%%
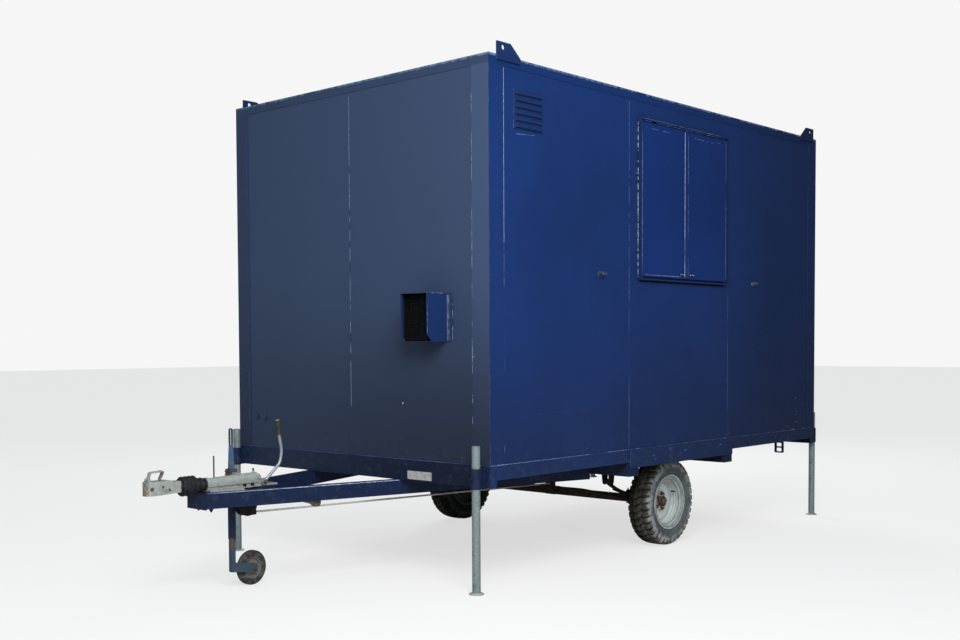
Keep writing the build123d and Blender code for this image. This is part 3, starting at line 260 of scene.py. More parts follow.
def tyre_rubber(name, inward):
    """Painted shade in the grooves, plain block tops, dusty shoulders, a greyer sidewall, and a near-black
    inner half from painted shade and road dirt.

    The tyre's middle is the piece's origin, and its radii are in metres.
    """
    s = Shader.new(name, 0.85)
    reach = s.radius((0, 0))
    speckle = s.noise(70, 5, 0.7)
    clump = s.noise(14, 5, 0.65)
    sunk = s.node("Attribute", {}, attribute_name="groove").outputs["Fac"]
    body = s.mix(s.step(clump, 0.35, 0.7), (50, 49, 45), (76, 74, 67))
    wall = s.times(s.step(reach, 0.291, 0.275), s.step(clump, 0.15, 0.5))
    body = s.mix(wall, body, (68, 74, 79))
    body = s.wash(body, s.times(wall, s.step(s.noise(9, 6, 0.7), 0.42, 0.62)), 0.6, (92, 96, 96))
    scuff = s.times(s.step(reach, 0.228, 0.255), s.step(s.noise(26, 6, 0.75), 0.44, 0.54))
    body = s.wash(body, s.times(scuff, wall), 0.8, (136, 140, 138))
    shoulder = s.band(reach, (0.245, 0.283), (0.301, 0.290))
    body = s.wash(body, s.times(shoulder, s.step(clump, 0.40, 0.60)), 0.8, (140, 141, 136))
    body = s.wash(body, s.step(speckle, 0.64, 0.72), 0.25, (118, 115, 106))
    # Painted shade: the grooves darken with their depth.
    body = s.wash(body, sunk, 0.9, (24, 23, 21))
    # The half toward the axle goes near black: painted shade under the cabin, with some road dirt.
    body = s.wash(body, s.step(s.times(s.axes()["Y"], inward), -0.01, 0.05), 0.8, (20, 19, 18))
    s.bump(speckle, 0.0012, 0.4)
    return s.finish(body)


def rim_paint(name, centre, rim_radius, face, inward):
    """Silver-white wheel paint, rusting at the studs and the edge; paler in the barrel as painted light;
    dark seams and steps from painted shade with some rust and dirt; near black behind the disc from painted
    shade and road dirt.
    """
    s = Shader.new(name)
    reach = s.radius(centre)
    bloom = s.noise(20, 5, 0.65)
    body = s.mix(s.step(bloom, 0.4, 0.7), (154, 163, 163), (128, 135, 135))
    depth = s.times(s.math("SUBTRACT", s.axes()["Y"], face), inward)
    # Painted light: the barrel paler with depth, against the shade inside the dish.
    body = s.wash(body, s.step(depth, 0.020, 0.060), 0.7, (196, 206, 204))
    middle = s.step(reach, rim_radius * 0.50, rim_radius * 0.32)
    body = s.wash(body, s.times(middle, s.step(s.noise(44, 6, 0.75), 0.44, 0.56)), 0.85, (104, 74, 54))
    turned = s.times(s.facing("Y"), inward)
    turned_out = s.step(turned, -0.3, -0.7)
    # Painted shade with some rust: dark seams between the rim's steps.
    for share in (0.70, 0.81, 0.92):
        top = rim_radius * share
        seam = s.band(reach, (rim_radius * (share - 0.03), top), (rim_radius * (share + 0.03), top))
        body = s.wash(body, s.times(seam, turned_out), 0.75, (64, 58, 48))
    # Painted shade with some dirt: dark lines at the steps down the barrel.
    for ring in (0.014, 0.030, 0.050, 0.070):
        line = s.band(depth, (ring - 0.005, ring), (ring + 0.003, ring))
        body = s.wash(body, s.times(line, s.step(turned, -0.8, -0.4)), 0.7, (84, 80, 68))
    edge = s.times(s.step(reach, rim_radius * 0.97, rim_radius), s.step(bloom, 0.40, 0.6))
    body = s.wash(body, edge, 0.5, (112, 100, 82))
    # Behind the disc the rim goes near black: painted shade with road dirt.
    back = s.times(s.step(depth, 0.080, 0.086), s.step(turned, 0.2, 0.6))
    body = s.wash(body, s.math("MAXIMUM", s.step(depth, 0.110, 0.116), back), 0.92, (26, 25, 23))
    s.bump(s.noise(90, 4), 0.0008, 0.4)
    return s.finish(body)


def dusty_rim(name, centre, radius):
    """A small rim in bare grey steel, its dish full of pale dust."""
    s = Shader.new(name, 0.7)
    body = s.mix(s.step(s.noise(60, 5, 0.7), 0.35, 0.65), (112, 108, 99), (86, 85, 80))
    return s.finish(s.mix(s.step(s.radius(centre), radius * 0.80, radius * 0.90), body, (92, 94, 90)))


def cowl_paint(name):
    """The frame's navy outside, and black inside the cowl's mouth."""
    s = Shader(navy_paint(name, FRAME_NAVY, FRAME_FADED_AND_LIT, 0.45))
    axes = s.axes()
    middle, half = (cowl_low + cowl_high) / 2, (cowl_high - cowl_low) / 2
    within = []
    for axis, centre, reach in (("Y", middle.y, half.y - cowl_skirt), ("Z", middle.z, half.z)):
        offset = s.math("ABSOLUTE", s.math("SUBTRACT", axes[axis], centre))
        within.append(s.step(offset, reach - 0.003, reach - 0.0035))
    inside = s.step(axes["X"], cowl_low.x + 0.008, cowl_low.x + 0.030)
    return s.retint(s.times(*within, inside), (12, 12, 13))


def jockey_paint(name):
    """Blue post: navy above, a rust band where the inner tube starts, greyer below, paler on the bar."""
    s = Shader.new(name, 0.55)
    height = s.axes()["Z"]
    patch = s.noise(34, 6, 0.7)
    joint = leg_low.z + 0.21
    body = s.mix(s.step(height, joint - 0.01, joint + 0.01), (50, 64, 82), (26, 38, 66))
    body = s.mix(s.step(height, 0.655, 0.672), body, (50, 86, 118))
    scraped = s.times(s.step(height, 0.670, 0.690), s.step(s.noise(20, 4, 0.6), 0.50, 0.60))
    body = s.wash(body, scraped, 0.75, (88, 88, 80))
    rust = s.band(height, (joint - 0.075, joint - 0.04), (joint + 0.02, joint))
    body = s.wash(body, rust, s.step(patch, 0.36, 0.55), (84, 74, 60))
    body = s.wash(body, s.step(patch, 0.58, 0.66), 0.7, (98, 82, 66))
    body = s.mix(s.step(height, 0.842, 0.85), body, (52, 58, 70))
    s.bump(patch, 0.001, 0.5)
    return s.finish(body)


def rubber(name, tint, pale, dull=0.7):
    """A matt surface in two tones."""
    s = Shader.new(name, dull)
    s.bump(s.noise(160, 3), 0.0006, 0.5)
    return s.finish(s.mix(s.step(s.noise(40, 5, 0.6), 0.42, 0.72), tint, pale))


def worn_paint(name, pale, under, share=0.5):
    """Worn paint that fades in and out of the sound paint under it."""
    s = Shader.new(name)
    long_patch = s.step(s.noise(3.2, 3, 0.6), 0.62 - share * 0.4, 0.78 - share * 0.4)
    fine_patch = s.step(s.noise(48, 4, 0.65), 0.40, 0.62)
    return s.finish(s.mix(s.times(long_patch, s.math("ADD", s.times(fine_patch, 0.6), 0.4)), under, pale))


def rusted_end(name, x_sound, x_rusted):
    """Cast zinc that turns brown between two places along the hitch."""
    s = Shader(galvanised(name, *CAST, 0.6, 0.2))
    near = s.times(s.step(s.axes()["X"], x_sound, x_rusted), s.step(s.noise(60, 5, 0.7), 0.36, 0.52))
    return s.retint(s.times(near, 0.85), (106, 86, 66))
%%
*Exercise:* Write the data back out verbatim.

*Result of this task:*
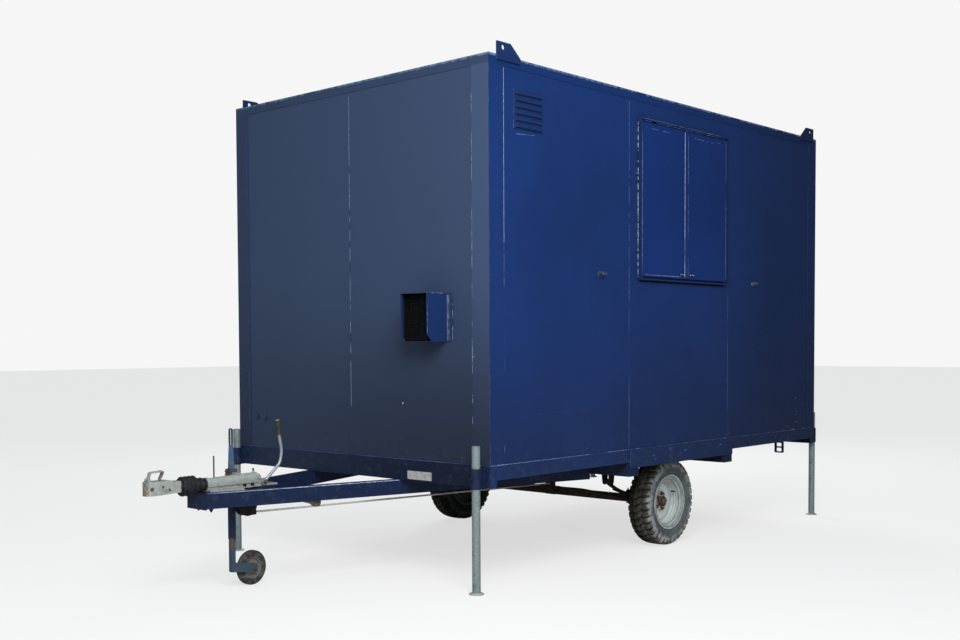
Keep writing the build123d and Blender code for this image. This is part 3, starting at line 260 of scene.py. More parts follow.
def tyre_rubber(name, inward):
    """Painted shade in the grooves, plain block tops, dusty shoulders, a greyer sidewall, and a near-black
    inner half from painted shade and road dirt.

    The tyre's middle is the piece's origin, and its radii are in metres.
    """
    s = Shader.new(name, 0.85)
    reach = s.radius((0, 0))
    speckle = s.noise(70, 5, 0.7)
    clump = s.noise(14, 5, 0.65)
    sunk = s.node("Attribute", {}, attribute_name="groove").outputs["Fac"]
    body = s.mix(s.step(clump, 0.35, 0.7), (50, 49, 45), (76, 74, 67))
    wall = s.times(s.step(reach, 0.291, 0.275), s.step(clump, 0.15, 0.5))
    body = s.mix(wall, body, (68, 74, 79))
    body = s.wash(body, s.times(wall, s.step(s.noise(9, 6, 0.7), 0.42, 0.62)), 0.6, (92, 96, 96))
    scuff = s.times(s.step(reach, 0.228, 0.255), s.step(s.noise(26, 6, 0.75), 0.44, 0.54))
    body = s.wash(body, s.times(scuff, wall), 0.8, (136, 140, 138))
    shoulder = s.band(reach, (0.245, 0.283), (0.301, 0.290))
    body = s.wash(body, s.times(shoulder, s.step(clump, 0.40, 0.60)), 0.8, (140, 141, 136))
    body = s.wash(body, s.step(speckle, 0.64, 0.72), 0.25, (118, 115, 106))
    # Painted shade: the grooves darken with their depth.
    body = s.wash(body, sunk, 0.9, (24, 23, 21))
    # The half toward the axle goes near black: painted shade under the cabin, with some road dirt.
    body = s.wash(body, s.step(s.times(s.axes()["Y"], inward), -0.01, 0.05), 0.8, (20, 19, 18))
    s.bump(speckle, 0.0012, 0.4)
    return s.finish(body)


def rim_paint(name, centre, rim_radius, face, inward):
    """Silver-white wheel paint, rusting at the studs and the edge; paler in the barrel as painted light;
    dark seams and steps from painted shade with some rust and dirt; near black behind the disc from painted
    shade and road dirt.
    """
    s = Shader.new(name)
    reach = s.radius(centre)
    bloom = s.noise(20, 5, 0.65)
    body = s.mix(s.step(bloom, 0.4, 0.7), (154, 163, 163), (128, 135, 135))
    depth = s.times(s.math("SUBTRACT", s.axes()["Y"], face), inward)
    # Painted light: the barrel paler with depth, against the shade inside the dish.
    body = s.wash(body, s.step(depth, 0.020, 0.060), 0.7, (196, 206, 204))
    middle = s.step(reach, rim_radius * 0.50, rim_radius * 0.32)
    body = s.wash(body, s.times(middle, s.step(s.noise(44, 6, 0.75), 0.44, 0.56)), 0.85, (104, 74, 54))
    turned = s.times(s.facing("Y"), inward)
    turned_out = s.step(turned, -0.3, -0.7)
    # Painted shade with some rust: dark seams between the rim's steps.
    for share in (0.70, 0.81, 0.92):
        top = rim_radius * share
        seam = s.band(reach, (rim_radius * (share - 0.03), top), (rim_radius * (share + 0.03), top))
        body = s.wash(body, s.times(seam, turned_out), 0.75, (64, 58, 48))
    # Painted shade with some dirt: dark lines at the steps down the barrel.
    for ring in (0.014, 0.030, 0.050, 0.070):
        line = s.band(depth, (ring - 0.005, ring), (ring + 0.003, ring))
        body = s.wash(body, s.times(line, s.step(turned, -0.8, -0.4)), 0.7, (84, 80, 68))
    edge = s.times(s.step(reach, rim_radius * 0.97, rim_radius), s.step(bloom, 0.40, 0.6))
    body = s.wash(body, edge, 0.5, (112, 100, 82))
    # Behind the disc the rim goes near black: painted shade with road dirt.
    back = s.times(s.step(depth, 0.080, 0.086), s.step(turned, 0.2, 0.6))
    body = s.wash(body, s.math("MAXIMUM", s.step(depth, 0.110, 0.116), back), 0.92, (26, 25, 23))
    s.bump(s.noise(90, 4), 0.0008, 0.4)
    return s.finish(body)


def dusty_rim(name, centre, radius):
    """A small rim in bare grey steel, its dish full of pale dust."""
    s = Shader.new(name, 0.7)
    body = s.mix(s.step(s.noise(60, 5, 0.7), 0.35, 0.65), (112, 108, 99), (86, 85, 80))
    return s.finish(s.mix(s.step(s.radius(centre), radius * 0.80, radius * 0.90), body, (92, 94, 90)))


def cowl_paint(name):
    """The frame's navy outside, and black inside the cowl's mouth."""
    s = Shader(navy_paint(name, FRAME_NAVY, FRAME_FADED_AND_LIT, 0.45))
    axes = s.axes()
    middle, half = (cowl_low + cowl_high) / 2, (cowl_high - cowl_low) / 2
    within = []
    for axis, centre, reach in (("Y", middle.y, half.y - cowl_skirt), ("Z", middle.z, half.z)):
        offset = s.math("ABSOLUTE", s.math("SUBTRACT", axes[axis], centre))
        within.append(s.step(offset, reach - 0.003, reach - 0.0035))
    inside = s.step(axes["X"], cowl_low.x + 0.008, cowl_low.x + 0.030)
    return s.retint(s.times(*within, inside), (12, 12, 13))


def jockey_paint(name):
    """Blue post: navy above, a rust band where the inner tube starts, greyer below, paler on the bar."""
    s = Shader.new(name, 0.55)
    height = s.axes()["Z"]
    patch = s.noise(34, 6, 0.7)
    joint = leg_low.z + 0.21
    body = s.mix(s.step(height, joint - 0.01, joint + 0.01), (50, 64, 82), (26, 38, 66))
    body = s.mix(s.step(height, 0.655, 0.672), body, (50, 86, 118))
    scraped = s.times(s.step(height, 0.670, 0.690), s.step(s.noise(20, 4, 0.6), 0.50, 0.60))
    body = s.wash(body, scraped, 0.75, (88, 88, 80))
    rust = s.band(height, (joint - 0.075, joint - 0.04), (joint + 0.02, joint))
    body = s.wash(body, rust, s.step(patch, 0.36, 0.55), (84, 74, 60))
    body = s.wash(body, s.step(patch, 0.58, 0.66), 0.7, (98, 82, 66))
    body = s.mix(s.step(height, 0.842, 0.85), body, (52, 58, 70))
    s.bump(patch, 0.001, 0.5)
    return s.finish(body)


def rubber(name, tint, pale, dull=0.7):
    """A matt surface in two tones."""
    s = Shader.new(name, dull)
    s.bump(s.noise(160, 3), 0.0006, 0.5)
    return s.finish(s.mix(s.step(s.noise(40, 5, 0.6), 0.42, 0.72), tint, pale))


def worn_paint(name, pale, under, share=0.5):
    """Worn paint that fades in and out of the sound paint under it."""
    s = Shader.new(name)
    long_patch = s.step(s.noise(3.2, 3, 0.6), 0.62 - share * 0.4, 0.78 - share * 0.4)
    fine_patch = s.step(s.noise(48, 4, 0.65), 0.40, 0.62)
    return s.finish(s.mix(s.times(long_patch, s.math("ADD", s.times(fine_patch, 0.6), 0.4)), under, pale))


def rusted_end(name, x_sound, x_rusted):
    """Cast zinc that turns brown between two places along the hitch."""
    s = Shader(galvanised(name, *CAST, 0.6, 0.2))
    near = s.times(s.step(s.axes()["X"], x_sound, x_rusted), s.step(s.noise(60, 5, 0.7), 0.36, 0.52))
    return s.retint(s.times(near, 0.85), (106, 86, 66))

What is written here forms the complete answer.